Website: Neal Stephenson
Excerpts from the interview:

“I was interested in our concept of 'news.' At the end of the year, every year, the newspapers publish a roundup of the best in the news. When I started thinking of Anathem, they were also publishing their end-of-decade news roundups; some were publishing end-of-century and end-of millennium roundups. Every morning I'd sit and read all this stuff that I wouldn't remember the next day. Why was I spending all that time reading the news every day, when I could just wait until the end of the year and read the summary and get the important stuff?

“I thought, 'OK, so there's a monastery devoted to maintaining a clock. The clock is going to have a wall around it, and the wall is going have a gate -- just like the door on a cuckoo clock. It's connected to the clock mechanism, and once every certain span of time that door is going to open up, and stay open for a little while. And while it's open, anybody who wants can go in and out freely, but after it closes if you're on the inside it means you've made a commitment to stay there until the next time it opens. During that time, you're not going to have informational contact with the outside world.'

“From there, it's an obvious step to have concentric circles: one that would open every day, one every year, every ten years, every hundred years, and so on. That sketch went up on the Long Now Foundation website in 2000, about the time I was starting the Baroque Cycle. Then the idea got buried for four or five years while I was doing that project. When I recovered from that, somehow the idea about the clock came swimming up to the surface. Finally I said, 'What the hell. I'll just try it and see what happens.' So I started writing the conversation that starts the book, with characters getting ready for the next opening. Once I started doing that, the rest of it just flowed pretty directly, so suddenly I found myself writing a novel.”

*

“The main character isn't some austere monk; he's a teenager. Though I hate to use a sugary, vague word like 'inspiration,' a lot of that was inspired by the way Heinlein had a knack for populating his novels with characters who are about this age. It just works to have people that age in a book like this, because otherwise it can be too serious, too somber: a bunch of grown-ups sitting around talking about serious things. From the very beginning, I wanted it to have a little bit of a flavor of Heinlein young-adultish books. You get to learn about the world along with the characters.

“You've got a bunch of people around 18 years old and they're buddies: they wind the clock together, and they've grown up together. They've discovered girls together, they get in trouble together, they fight and have arguments, sometimes they hate each other. The other thing that's good about them is, they joke around and they lapse into slang. They can express themselves in this perfect classical language, but at certain points when they're just talking to each other they'll drop into a more slangy and informal style of speech.”

*

“I think one reason this idea kept bobbing to the surface after I finished the Baroque Cycle is the way I would see it every day, reading e-mails and living the life that I do, reading fewer and fewer books. I myself have become so much a part of the electronic, ephemeral culture that I can just feel book reading get pushed out of my life by e-mail or other distractions.

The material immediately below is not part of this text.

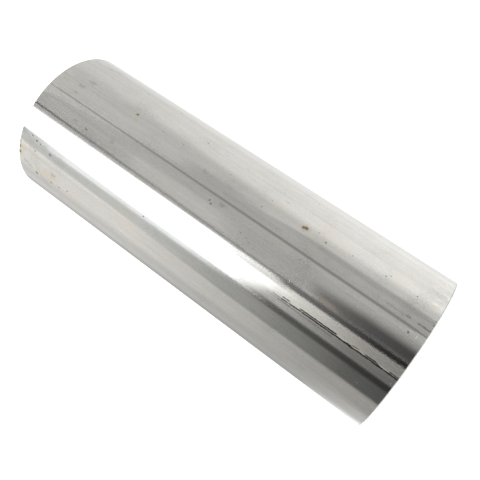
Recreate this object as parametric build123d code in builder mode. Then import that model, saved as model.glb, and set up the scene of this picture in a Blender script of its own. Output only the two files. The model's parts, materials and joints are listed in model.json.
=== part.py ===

“It's paradoxical to write a great big huge book about the fact that we don't read great big huge books anymore, but that's kind of what this is. It was a thin book that got too interesting! And I kept it as one volume, since the problem with splitting is that you end up selling one or maybe two books that don't really end -- they've got a cliffhanger or an unresolved ending. If the reader's fully aware that's what they're getting, it's fine. But in practice, a lot of readers get to the end of Volume One and become outraged. So there are reasons not to split it up.”